Back in the present, Liv steps from the restaurant and slams into Brett Graham, Amy’s former colleague. He acts protective and walks her toward his car. A passing police cruiser rattles her; then she sees his shoes—expensive gray leather with a dotted fleur-de-lis medallion on the toe. A flash sears through: the same pattern on oxblood shoes as a knife drives into her chest in Amy’s bedroom. In one instant, The Past's Influence on the Present crystallizes—Brett is the killer.

In the car, Liv pretends to fall asleep, desperate to stay conscious long enough to hold this truth. While Brett takes a call, she texts her location to Halliday’s personal number: “Help me.” She hides her phone and keeps up the act. Believing her memory has reset, Brett talks freely, blaming her and her “friend” for “poking around in the past.” His mask of concern drops, the culmination of Trust and Betrayal.

Chapter 60: Cat and Mouse

Brett drives to a deserted industrial zone and a boarded-up warehouse.

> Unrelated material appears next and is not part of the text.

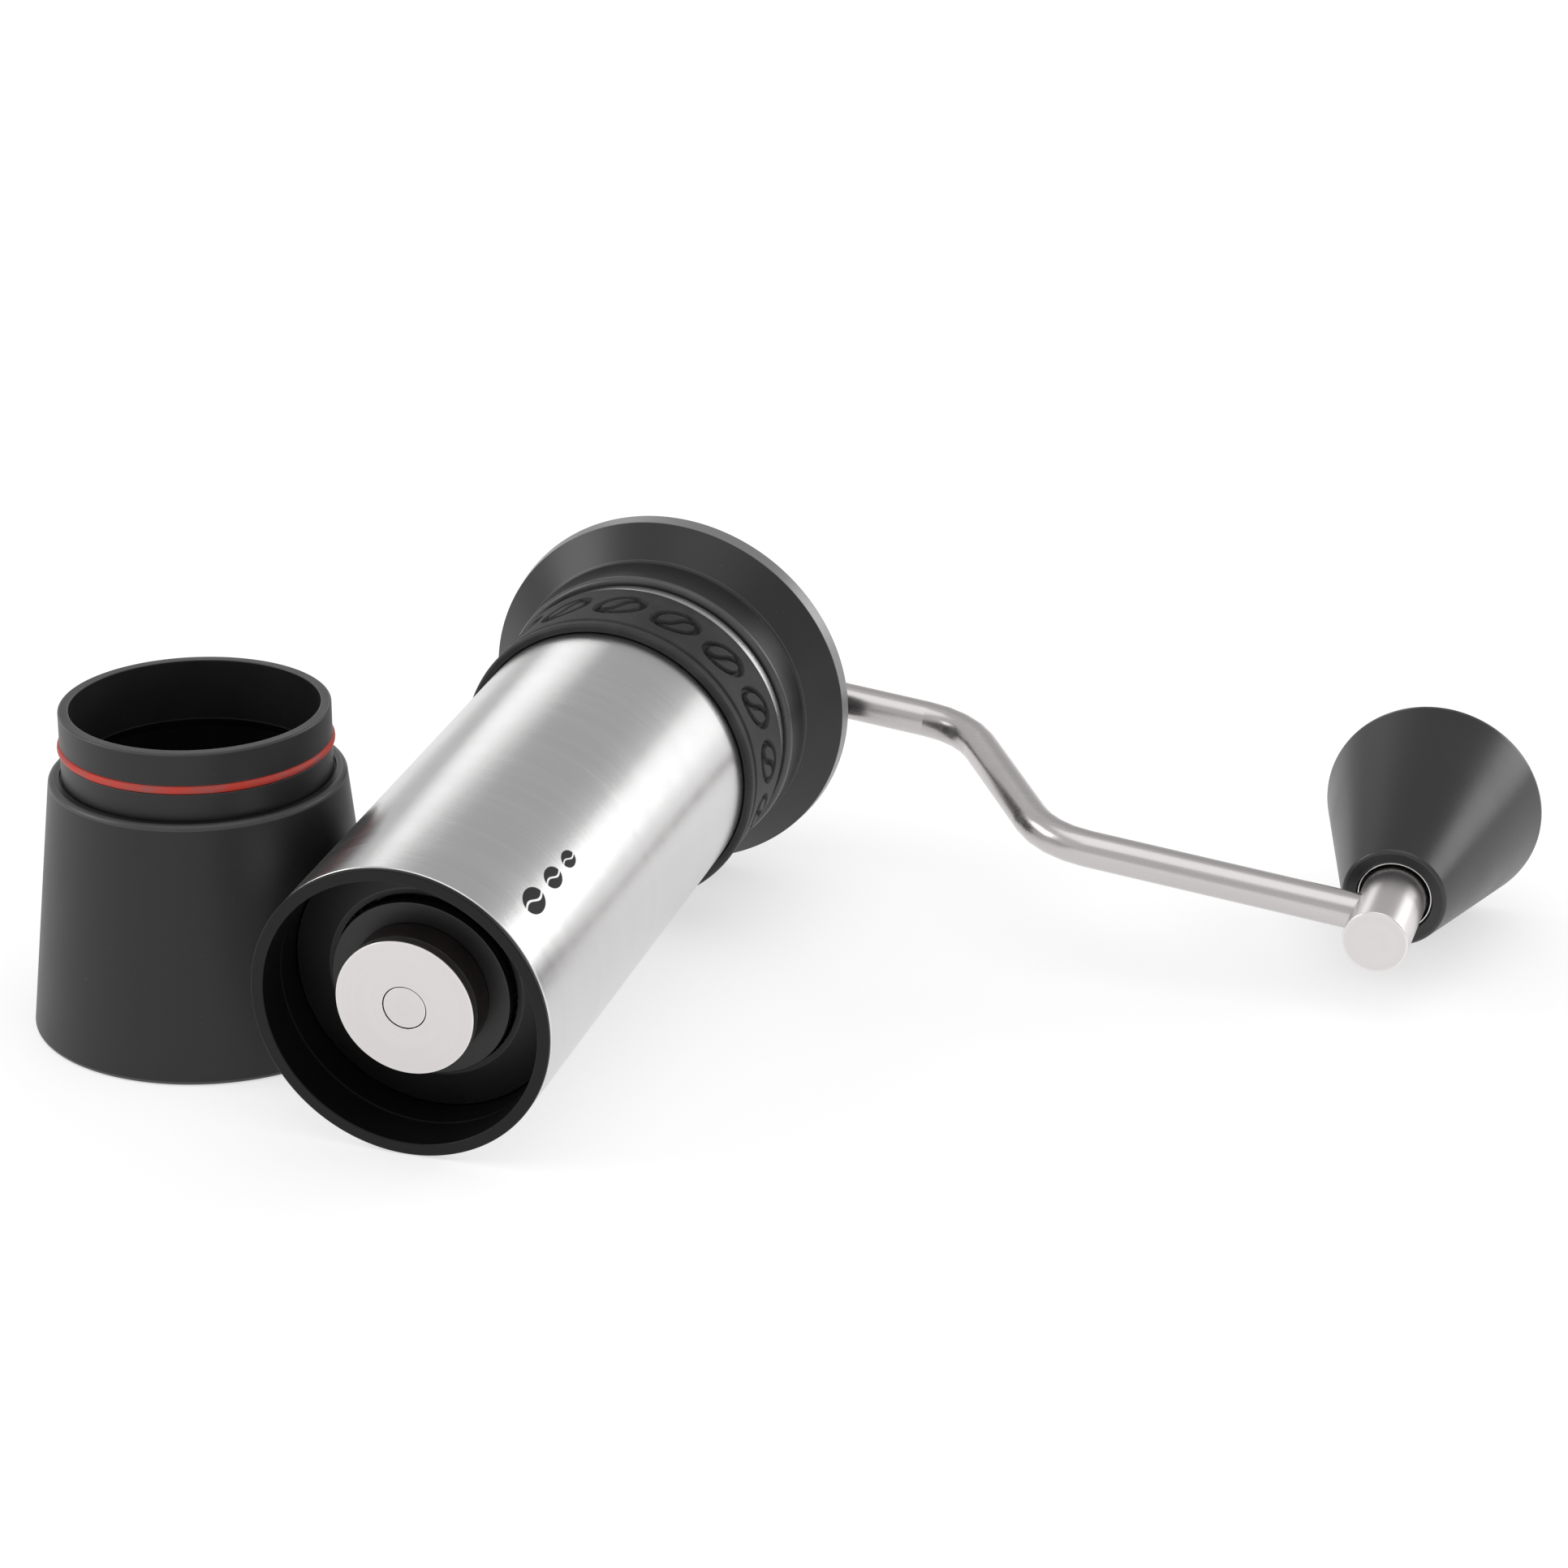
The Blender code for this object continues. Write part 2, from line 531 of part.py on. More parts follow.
def build_knob(axis):
    """Cone-shaped knob, its two bushes and the cap that closes its wide end."""
    edge = 1.0 * MM
    slope = (KNOB_BIG_R - KNOB_SMALL_R) / (KNOB_WIDE_AT - KNOB[0])
    cap_seat = 174.4 * MM
    ring("knob_shell",
         [(15.2 * MM, KNOB[1]), (KNOB_BIG_R - 2.6 * MM, KNOB[1]), (KNOB_BIG_R - 0.8 * MM, KNOB_WIDE_AT + 1.5 * MM),
          (KNOB_BIG_R, KNOB_WIDE_AT), (KNOB_BIG_R - slope * 1.2 * MM, KNOB_WIDE_AT - 1.2 * MM),
          (KNOB_SMALL_R + slope * edge, KNOB[0] + edge), (KNOB_SMALL_R - 0.6 * MM, KNOB[0]),
          (RECESS_R, KNOB[0]), (RECESS_R, RECESS_FLOOR), (BUSH_R + FIT, RECESS_FLOOR),
          (BUSH_R + FIT, 168.0 * MM), (9.0 * MM, 168.0 * MM), (9.0 * MM, cap_seat), (15.2 * MM, cap_seat)],
         axis, black("knob_black", 0.6), FINE)
    for name, low in (("knob_bush_lower", RECESS_FLOOR + FIT), ("knob_bush_upper", 160.2 * MM)):
        washer(name, PIN_R + RUN, BUSH_R, low, low + 7.6 * MM, axis,
               material(name + "_polymer", (0.75, 0.73, 0.66), 0.5, 0.0), SMALL)
    solid("knob_cap",
          [(0, KNOB[1] + 0.5 * MM), (9.0 * MM, KNOB[1] + 0.35 * MM), (15.0 * MM, KNOB[1] - 0.1 * MM),
           (15.0 * MM, cap_seat + FIT), (0, cap_seat + FIT)],
          axis, black("knob_cap_black", 0.5), ROUND)


clear_scene()
PARTS = collection("hand_crank_coffee_grinder")
CUTTERS = collection("cutters")

table = empty("table_frame", location=(CENTRE_X, CENTRE_Y, 0))
grinder_axis = empty("grinder_axis", table, (0, 0, AXIS_Z), (0, math.pi / 2 - TILT, 0))
cup_axis = empty("cup_axis", table, (CUP_ALONG, CUP_FROM_AXIS, 0))
crank_axis = empty("crank_axis", grinder_axis, (0, 0, 0), (0, 0, CRANK_ANGLE))
boss_axis = empty("boss_axis", crank_axis, (KNOB_AXIS_R, 0, 0))
knob_axis = empty("knob_axis", boss_axis, (0, 0, 0), (0, 0, -CRANK_ANGLE))

build_housing(grinder_axis)
build_detent(grinder_axis)
build_lid(grinder_axis)
build_dial(grinder_axis)
build_carriage(grinder_axis)
build_spindle(crank_axis)
build_crank(crank_axis, boss_axis)
build_knob(knob_axis)
build_cup(cup_axis)
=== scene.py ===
"""Looks of a hand crank coffee grinder lying on its side, with its catch cup beside it.

Sizes are in millimetres on each piece's own axis: a turned piece is an outline of
(radius, station) corners taken round that axis. Station 0 is the grinder's open bottom
end, or the table under the cup. Axis.place turns them into metres in the frame.
"""

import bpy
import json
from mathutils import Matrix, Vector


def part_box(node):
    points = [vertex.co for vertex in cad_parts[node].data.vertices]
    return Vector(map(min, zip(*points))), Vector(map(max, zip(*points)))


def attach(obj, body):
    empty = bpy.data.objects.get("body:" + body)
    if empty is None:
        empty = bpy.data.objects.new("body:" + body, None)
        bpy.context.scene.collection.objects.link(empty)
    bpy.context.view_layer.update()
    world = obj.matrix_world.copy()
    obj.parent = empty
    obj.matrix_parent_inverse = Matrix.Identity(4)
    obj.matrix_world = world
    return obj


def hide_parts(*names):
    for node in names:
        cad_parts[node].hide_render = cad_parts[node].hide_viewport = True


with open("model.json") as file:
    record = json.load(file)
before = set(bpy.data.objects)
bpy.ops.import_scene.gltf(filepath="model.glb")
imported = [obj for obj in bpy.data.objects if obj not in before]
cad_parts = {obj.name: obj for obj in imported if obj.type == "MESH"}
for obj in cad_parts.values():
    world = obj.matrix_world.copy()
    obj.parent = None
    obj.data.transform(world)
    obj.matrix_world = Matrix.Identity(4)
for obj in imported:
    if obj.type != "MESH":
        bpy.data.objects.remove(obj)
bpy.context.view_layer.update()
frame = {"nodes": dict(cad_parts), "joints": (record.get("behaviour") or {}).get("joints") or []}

import json
import logging
import math
from dataclasses import dataclass
from enum import Enum
from typing import Callable, NamedTuple, Union

import bpy
import numpy as np
from mathutils import Matrix, Vector

LOG = logging.getLogger("grinder")
MM = 0.001
Number = Union["Value", float]
Shape = Callable[[np.ndarray, np.ndarray, np.ndarray], np.ndarray]


class Body(Enum):
    """CAD bodies that the pieces ride on."""

    HOUSING = "housing"
    LID = "lid"
    CARRIAGE = "carriage"
    DIAL = "dial"
    CRANK = "crank"
    KNOB = "knob"
    CUP = "cup"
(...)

He wakes Liv; she feigns a fresh amnesia reset. Smiling, he claims they’re late to meet Amy for an avant-garde Macbeth, a polished performance of care that weaponizes Vulnerability and Manipulation. He smashes through a window and shoves her inside.

Liv hits concrete in the dark. Rats skitter. As Brett fumbles with entry, she scrambles into cover, hurling objects to misdirect him in a tense, echoing hunt. Finally she calls out, “Amy’s dead.” The pretenses rupture. Brett admits he killed Ted the night before to frame her, counting on her fragile Memory and Identity. He sneers that it was “sloppy” to let her escape with the knife after he stabbed her and promises her death will be quick—if she gives herself up.


Character Development

Liv steps out of panic and into agency, while the investigation splits along empathy versus procedure.

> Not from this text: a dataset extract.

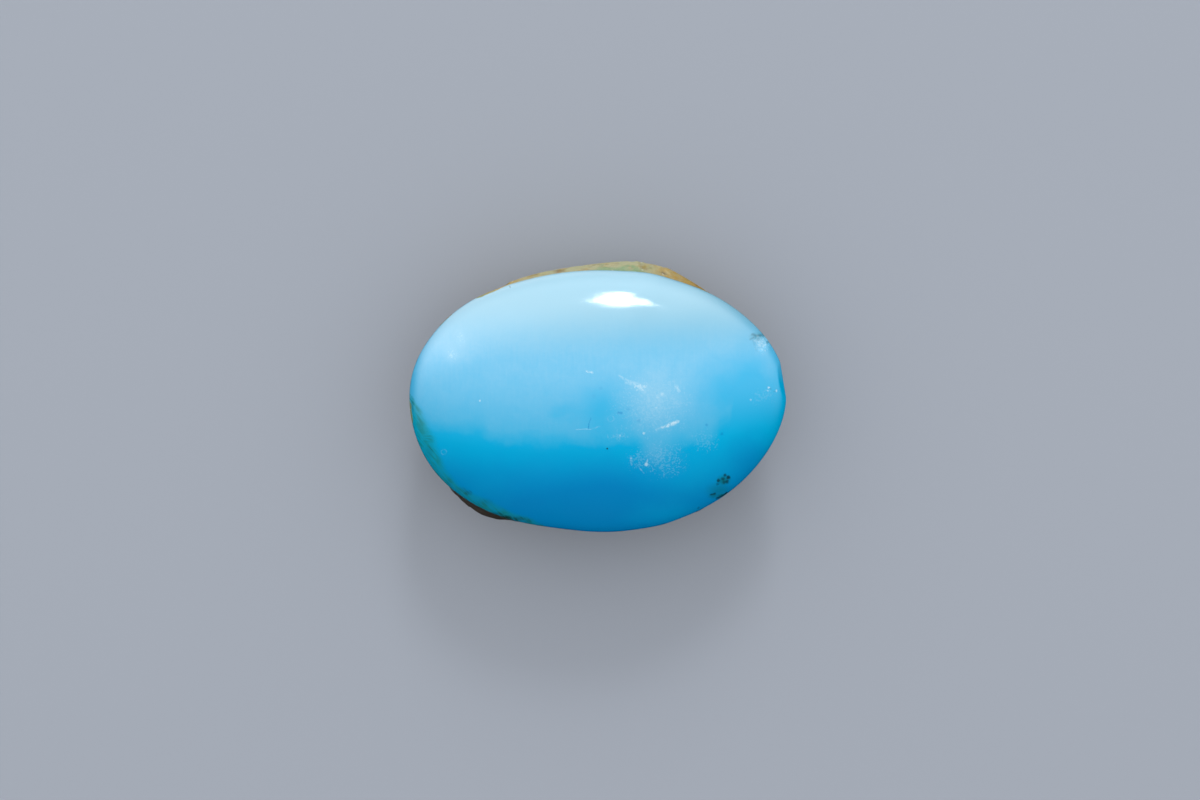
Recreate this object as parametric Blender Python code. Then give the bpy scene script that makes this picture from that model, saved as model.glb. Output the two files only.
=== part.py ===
# A turquoise stone as one solid: a polished oval dome on the rough matrix that it grew in.
# It lies on the flat ground into its back, with the dome up. Metres, +Z up, +X along its length.
# The origin is at the middle of its box, on the surface that it lies on.

import math

import bmesh
import bpy
from mathutils import Vector, noise

MM = 0.001

# The polished face
RIM_LENGTH = 20.0 * MM
RIM_WIDTH = 13.85 * MM
DOME_HEIGHT = 3.0 * MM
DOME_LAST_LEAN = 84.0  # degrees from upright at which the dome meets the rim
FACE_WAVE = 0.035 * MM
FACE_WAVE_SIZE = 5.5 * MM

# The matrix behind it
BACK_DEPTH = 5.0 * MM
FOOT_MIDDLE = (1.1 * MM, -0.1 * MM)
FOOT_LENGTH = 7.4 * MM
FOOT_WIDTH = 6.6 * MM
FOOT_SWELLS = (
    (30.0, 24.0, 0.10),
    (84.0, 18.0, -0.08),
    (140.0, 20.0, 0.09),
    (205.0, 26.0, -0.07),
    (258.0, 16.0, 0.08),
    (312.0, 20.0, -0.06),
)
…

  • Liv Reese: Moves from fugitive panic to strategic survivor. She preserves a crucial realization by faking sleep, texts for help without alerting Brett, and uses the warehouse to her advantage.
  • Detective Darcy Halliday: Centers empathy and open-mindedness. The CIA analysis validates her instinct that Liv is a victim, not a perpetrator, positioning her as the narrative’s moral compass.
  • Detective Jack Lavelle: Doubles down on traditional evidence and urgency to close a case, even when new data undercuts his theory.
  • Brett Graham: Drops the good-guy act. His vanity (those shoes) and arrogance expose him, and his confession reveals a calculated plan built on exploiting Liv’s resets.

Themes & Symbols

Perception and reality split and then snap together. The Unreliability of Perception defines Liv’s life—hand notes, missing hours, and a mind that can’t be trusted—until a single sensory trigger (the dotted fleur-de-lis) unlocks the truth. In parallel, Brett’s solicitous persona is a performance that masks ruthless predation.

Vulnerability becomes a weapon. Brett choreographs scenes—car rides, invented appointments, a faux Macbeth—to steer Liv where he wants her, leveraging her amnesia and fear. The story reframes memory not as a deficit but as a battlefield, where one preserved image can undo an entire deception.

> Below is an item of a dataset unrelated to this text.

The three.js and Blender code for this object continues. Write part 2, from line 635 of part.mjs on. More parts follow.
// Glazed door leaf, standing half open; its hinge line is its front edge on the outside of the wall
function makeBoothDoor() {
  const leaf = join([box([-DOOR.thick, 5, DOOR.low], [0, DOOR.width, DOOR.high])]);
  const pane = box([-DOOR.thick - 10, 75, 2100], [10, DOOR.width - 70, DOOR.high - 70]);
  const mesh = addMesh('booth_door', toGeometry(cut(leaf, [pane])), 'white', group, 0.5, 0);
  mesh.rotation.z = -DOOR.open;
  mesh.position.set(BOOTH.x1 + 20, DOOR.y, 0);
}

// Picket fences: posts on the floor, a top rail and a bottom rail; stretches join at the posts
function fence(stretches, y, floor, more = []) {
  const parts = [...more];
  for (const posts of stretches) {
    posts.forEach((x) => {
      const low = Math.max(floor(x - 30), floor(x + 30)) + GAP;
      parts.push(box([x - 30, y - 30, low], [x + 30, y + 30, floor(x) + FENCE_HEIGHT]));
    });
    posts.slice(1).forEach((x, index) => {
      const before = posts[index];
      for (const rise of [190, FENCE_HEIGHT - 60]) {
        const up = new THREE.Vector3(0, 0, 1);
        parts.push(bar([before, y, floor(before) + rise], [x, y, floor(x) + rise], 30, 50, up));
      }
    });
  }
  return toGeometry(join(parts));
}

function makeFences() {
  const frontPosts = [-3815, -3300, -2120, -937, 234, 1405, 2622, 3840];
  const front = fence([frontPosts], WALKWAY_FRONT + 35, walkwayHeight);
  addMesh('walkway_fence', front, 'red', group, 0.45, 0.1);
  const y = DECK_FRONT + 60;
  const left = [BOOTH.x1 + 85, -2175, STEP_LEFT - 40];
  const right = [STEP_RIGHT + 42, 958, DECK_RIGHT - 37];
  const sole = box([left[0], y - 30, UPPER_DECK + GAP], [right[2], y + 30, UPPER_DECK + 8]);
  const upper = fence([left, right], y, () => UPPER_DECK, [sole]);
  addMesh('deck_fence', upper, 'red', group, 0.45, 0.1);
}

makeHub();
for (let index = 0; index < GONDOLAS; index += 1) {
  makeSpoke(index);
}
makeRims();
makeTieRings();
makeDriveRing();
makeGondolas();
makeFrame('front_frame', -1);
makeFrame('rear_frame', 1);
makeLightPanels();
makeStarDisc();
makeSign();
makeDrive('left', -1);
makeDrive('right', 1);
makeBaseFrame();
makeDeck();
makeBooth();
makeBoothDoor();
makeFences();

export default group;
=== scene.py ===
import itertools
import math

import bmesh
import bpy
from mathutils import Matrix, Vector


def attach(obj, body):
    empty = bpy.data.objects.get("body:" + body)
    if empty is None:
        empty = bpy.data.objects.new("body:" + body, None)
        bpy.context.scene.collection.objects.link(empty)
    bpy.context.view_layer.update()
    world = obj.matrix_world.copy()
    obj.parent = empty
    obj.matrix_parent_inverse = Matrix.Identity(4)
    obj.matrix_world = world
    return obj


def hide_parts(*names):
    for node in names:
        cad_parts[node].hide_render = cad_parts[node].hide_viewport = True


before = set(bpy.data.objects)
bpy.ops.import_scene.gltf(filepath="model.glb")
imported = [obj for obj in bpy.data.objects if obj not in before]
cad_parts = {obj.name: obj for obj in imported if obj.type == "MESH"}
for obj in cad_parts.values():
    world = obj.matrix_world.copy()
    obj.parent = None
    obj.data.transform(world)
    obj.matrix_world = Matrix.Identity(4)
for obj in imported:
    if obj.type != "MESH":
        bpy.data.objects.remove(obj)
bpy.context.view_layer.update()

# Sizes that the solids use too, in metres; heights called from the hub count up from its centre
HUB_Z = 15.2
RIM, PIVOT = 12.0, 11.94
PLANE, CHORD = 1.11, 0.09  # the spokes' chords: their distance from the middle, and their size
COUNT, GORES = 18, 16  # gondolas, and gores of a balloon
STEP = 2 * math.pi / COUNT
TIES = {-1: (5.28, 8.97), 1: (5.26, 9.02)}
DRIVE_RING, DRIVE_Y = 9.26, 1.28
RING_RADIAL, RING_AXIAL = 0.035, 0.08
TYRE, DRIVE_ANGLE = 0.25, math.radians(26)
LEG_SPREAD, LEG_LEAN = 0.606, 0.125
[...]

  • Symbol: The Fleur-de-lis. A private doodle becomes a map. The dotted medallion moves from subconscious sketch to definitive identifier, anchoring the entire mystery in one image and tying directly to the power of the past to pierce the present.
  • Symbol: The Black-Painted Apartment. Liv’s space mirrors her mind—dark, sealed, and scrubbed to control what fades or remains. The burned journal is the physical death of continuity, forcing her to rely on instincts and the rare memory shard that survives.

Key Quotes

“Liv. Thank God I found you.”

A tender line that reads as rescue in the moment but curdles in retrospect. It foreshadows the predator’s embrace and primes the theme of trust weaponized against a vulnerable mind.

“Amy’s dead.”

Liv’s declaration in the warehouse detonates Brett’s performance. By speaking the truth aloud, she forces the reality he’s trying to overwrite, provoking his full confession and reclaiming narrative control.

“I always knew your memory would come back. That’s why I had to kill your ex last night and frame you as the killer... It was sloppy of me to turn my back and let you disappear with the knife, but it ends here and now.”

Brett’s boast compresses motive, method, and menace. He reveals premeditation, pinpoints the frame job, and confirms he’s tailored the crimes to Liv’s amnesia—proof that exploitation, not chance, drives the horror.


Why This Matters and Section Significance

These chapters crack the case open: Brett is unmasked, Liv is cleared by both evidence and insight, and the story pivots from “whodunit” to “will she survive.” The police investigation and Liv’s solo scramble finally intersect when her text reaches Halliday, aligning institutional pursuit with victim survival.

The revelations reframe prior events as a calculated campaign against Liv’s fragmented memory. With the killer exposed and Liv trapped in a warehouse standoff, the narrative tightens into a high-stakes endgame where every second—and every remembered detail—matters.